I disagree. I don't think Bitcoin works that way. Bitcoin is supposed to be running on different computers in different countries and is supposed to be, at least in theory according to the laws of the programming, the cryptography itself, the blockchain system so to speak, to be in sync and transparent in regards to the transactions. For example, there are websites that can show you the transactions that are happening. You can add it all up. But Bitcoin is not digital money. It does not move. Bitcoin is not localized to the extent that they are like torrented or copied and mirrored and synced on many devices simultaneously, assuming that is how Bitcoin works, assuming that Bitcoin doesn't have any or too many backdoors, etc.

I don't think you read my post carefully enough. I am not saying that there's more than 21 million bitcoin on the blockchain. That is impossible. I'm saying that exchanges might be fractional reserving you if you don't force proof. In other words they put you down for X btc on their central database (call it fake bitcoin) and keep your fiat in something like Tether of DAI.

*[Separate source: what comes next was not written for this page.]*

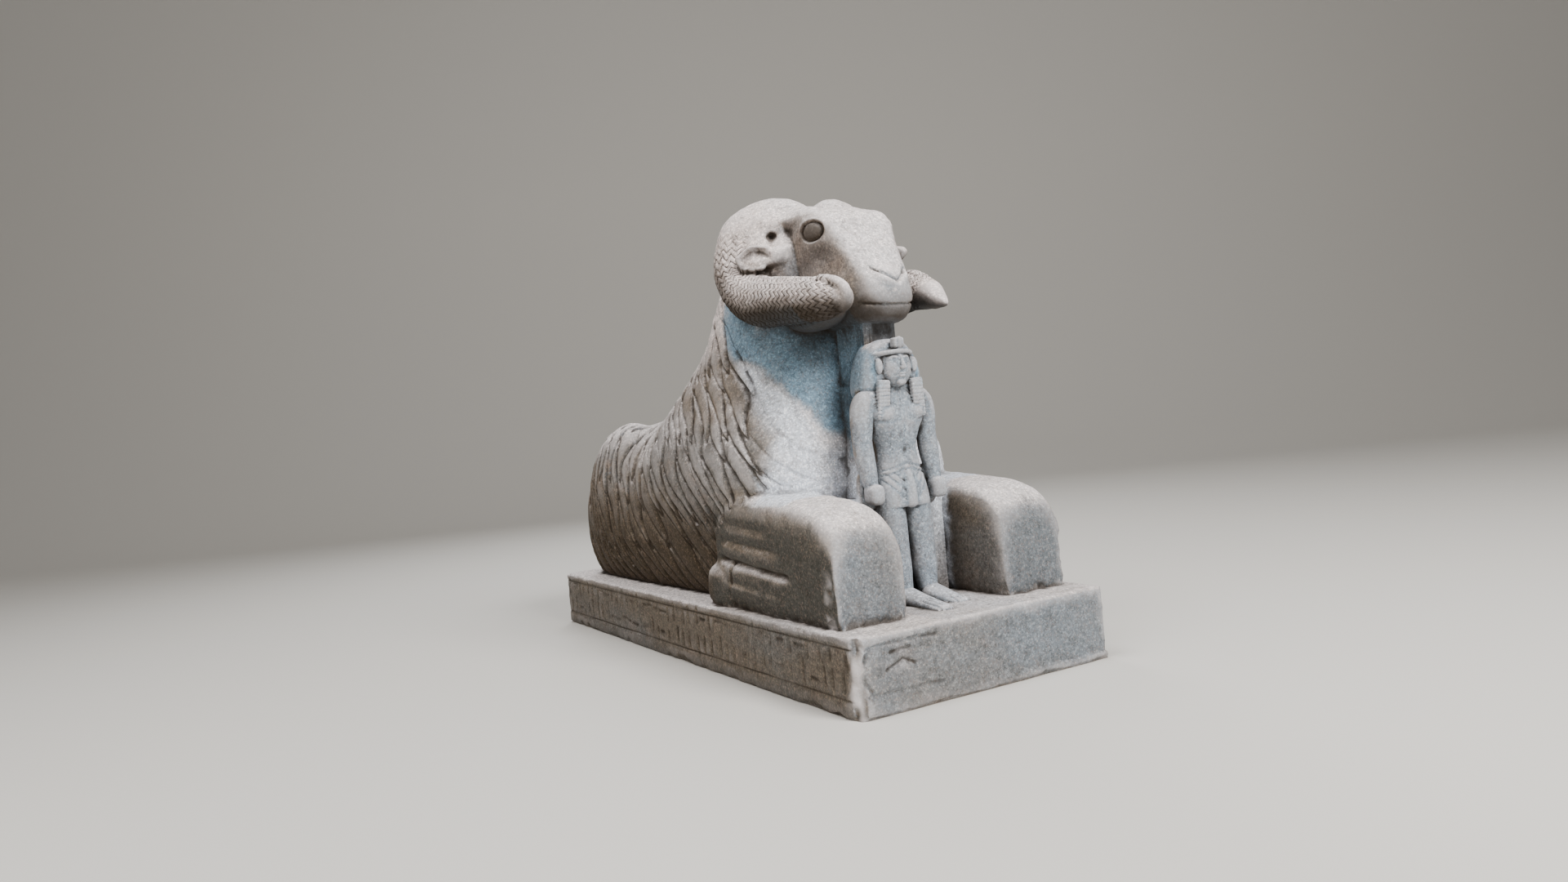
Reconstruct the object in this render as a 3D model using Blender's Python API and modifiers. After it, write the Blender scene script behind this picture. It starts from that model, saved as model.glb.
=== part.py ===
"""A recumbent ram carved from one block of granite, with a small standing king between its forelegs.

Run it with: blender --background --python part.py
Metres, +Z up. The ram faces -Y, its right flank is on -X. The origin is the middle of the plinth's underside.

The sculpture is roughed out as overlapping forms, fused and softened as a carver would dress the block,
then the fleece, the face and the horns are cut into its surface. The three carved masses and the plinth are
joined into one closed stone.
"""

import math

import bmesh
import bpy
import numpy as np
from mathutils import Euler, Matrix, Vector

# Driving dimensions of the block
PLINTH_LENGTH = 1.63
PLINTH_WIDTH = 0.63
PLINTH_HEIGHT = 0.15
STATUE_HEIGHT = 1.065
EDGE_WEAR = 0.006

# The ram's own proportions are shares of the height that it stands above the plinth
RAM_HEIGHT = STATUE_HEIGHT - PLINTH_HEIGHT
MODEL_RAM_HEIGHT = 0.915
RAM_SCALE = RAM_HEIGHT / MODEL_RAM_HEIGHT

# Fleece: tongue-shaped locks, carved in overlapping rows
LOCK_WIDTH = 0.050
LOCK_LENGTH = 0.22
LOCK_DEPTH = 0.012
LOCK_STEP = 0.004

# Lines cut along each foreleg: height above the plinth, depth, half breadth and the Y where they begin
LEG_LINES = (
    (0.172, 0.005, 0.0075, -0.24),
    (0.134, 0.005, 0.0075, -0.24),
    (0.090, 0.014, 0.0095, -0.28),
)

# Horn wrinkles
WRINKLE_PITCH = 0.016
WRINKLE_DEPTH = 0.002

# The ram's face: each middle is (Y, height above the plinth), each half size is along Y and upright
EYE_MIDDLE = (-0.456, 0.800)
EYE_HALF_SIZE = (0.029, 0.024)
EYE_RIM_DEPTH = 0.006
EAR_MIDDLE = (-0.390, 0.757)
EAR_HOLLOW_HALF_SIZE = (0.046, 0.024)
EAR_HOLLOW_DEPTH = 0.010
MOUTH_HEIGHT = 0.627
MOUTH_CORNER = -0.558
MOUTH_DEPTH = 0.007
NOSTRIL_HEIGHT = 0.655
NOSTRIL_SLANT = 0.50
NOSTRIL_DEPTH = 0.005

# Grain of the rough-out for each carved mass, and the triangles that its finished mesh keeps
BEAST_GRAIN = 0.0085
HEAD_GRAIN = 0.0060
KING_GRAIN = 0.0040
BEAST_TRIANGLES = 5400
HEAD_TRIANGLES = 2050
KING_TRIANGLES = 2150

GRANITE_COLOUR = (0.36, 0.31, 0.27, 1.0)
GRANITE_ROUGHNESS = 0.75


def clear_scene():
    for obj in list(bpy.data.objects):
        bpy.data.objects.remove(obj, do_unlink=True)


def stone_material():
    material = bpy.data.materials.new("granite")
    material.use_nodes = True
    shader = material.node_tree.nodes["Principled BSDF"]
    shader.inputs["Base Color"].default_value = GRANITE_COLOUR
    shader.inputs["Roughness"].default_value = GRANITE_ROUGHNESS
    shader.inputs["Metallic"].default_value = 0.0
    return material


def new_object(name, mesh, collection):
    obj = bpy.data.objects.new(name, mesh)
    collection.objects.link(obj)
    return obj


def baked(obj):
    """The object's evaluated mesh as a new mesh of its own."""
    bpy.context.view_layer.update()
    graph = bpy.context.evaluated_depsgraph_get()
    return bpy.data.meshes.new_from_object(obj.evaluated_get(graph))


def smooth_path(points, steps):
    """Catmull-Rom points through rows of numbers, with this many steps in each span."""
    rows = np.array(points, float)
    padded = np.vstack([2 * rows[0] - rows[1], rows, 2 * rows[-1] - rows[-2]])
    path = []
    for a, b, c, d in zip(padded, padded[1:], padded[2:], padded[3:]):
        for t in np.arange(steps) / steps:
            path.append(
                0.5 * (2 * b + (c - a) * t + (2 * a - 5 * b + 4 * c - d) * t**2
                       + (3 * b - a - 3 * c + d) * t**3)
            )
    path.append(rows[-1])
    return np.array(path)


def smoothstep(low, high, value):
    t = np.clip((value - low) / (high - low), 0.0, 1.0)
    return t * t * (3 - 2 * t)


def groove(offset, breadth):
    """1 in the middle of a rounded groove, falling to 0 beyond its breadth."""
    return np.exp(-((offset / breadth) ** 2))


def oval_reach(y, z, middle, half_size):
    """Distance from an oval's middle, as a share of the way to its rim."""
    return np.hypot((y - middle[0]) / half_size[0], (z - middle[1]) / half_size[1])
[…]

But you're talking about cryptocurrency exchanges like Poloniex which tend to be centralized either completely or to an extent. So, of course, these websites, these platforms, as middle men, can do things like that, similar to what central banks do with fractional reserving. You said that many people prefer the simplest things and I agree. So, people tend to prefer those exchange websites, etc, and I think that is what you said. I agree. It can be harder for people to take care of their Bitcoin private keys themselves, to have their own wallets. But my main point was in regards to cryptography itself as people can conflate between the exchange websites and the actual cryptocurrencies themselves.

I'm a developer and have been familiar with cryptography / hashing algorithms since the mid 90's having written my own (insecure but good enough) cryptography for software registration. I'm not talking about the blockchain itself, but the exchanges subverting / diverting transactions away from blockchain based proof. When you say "I don't think Bitcoin works that way", you seem to be saying that exchanges can't create central databases that never submit transactions to the mempool.

Bitcoin Theory:

If you're saying that the exchanges are or can be deceptive, then I agree. However, at least in theory, Bitcoin is supposed to be a blockchain thing that cannot be divided up and put in different places that would be isolated from the sync that Bitcoin is supposed to have.

Borg Bitcoin

I compare Bitcoin to the Borg in that they are all supposed to be connected in a sync. But I can't say that is how Bitcoin is. I don't really know if this is true but I can say this is what people say about Bitcoin.

Deceptive Exchanges

Can an exchange be deceptive? Sure. I don't doubt that they can try. I just don't know to what extent. So, I don't want to say how bad that an exchange can be. But at the same time, I also don't want to say that the actual number of Bitcoin tokens or Satoshi units can be altered. Well, I don't want to rule out that the exchanges can't create like a virtual bubble where transaction occur within the exchange that might be virtual and not connected to the actual Bitcoin blockchain network apart from when money actually exits the exchange. So, if you're talking about things that may happen within exchanges themselves, then I agree and those types of things wouldn't surprise me.

Bitcoin

I just wanted to make sure you're not saying that the exchanges would be actually changing how many Bitcoins there are. But I'm not saying what you are talking about is not a big issue.

You obviously aren't reading the article or have reading comprehension issues. It was stated clearly that it's impossible for there to be more than 21 m BTC on the blockchain. Please don't waste my time with nonsensical comments until you read.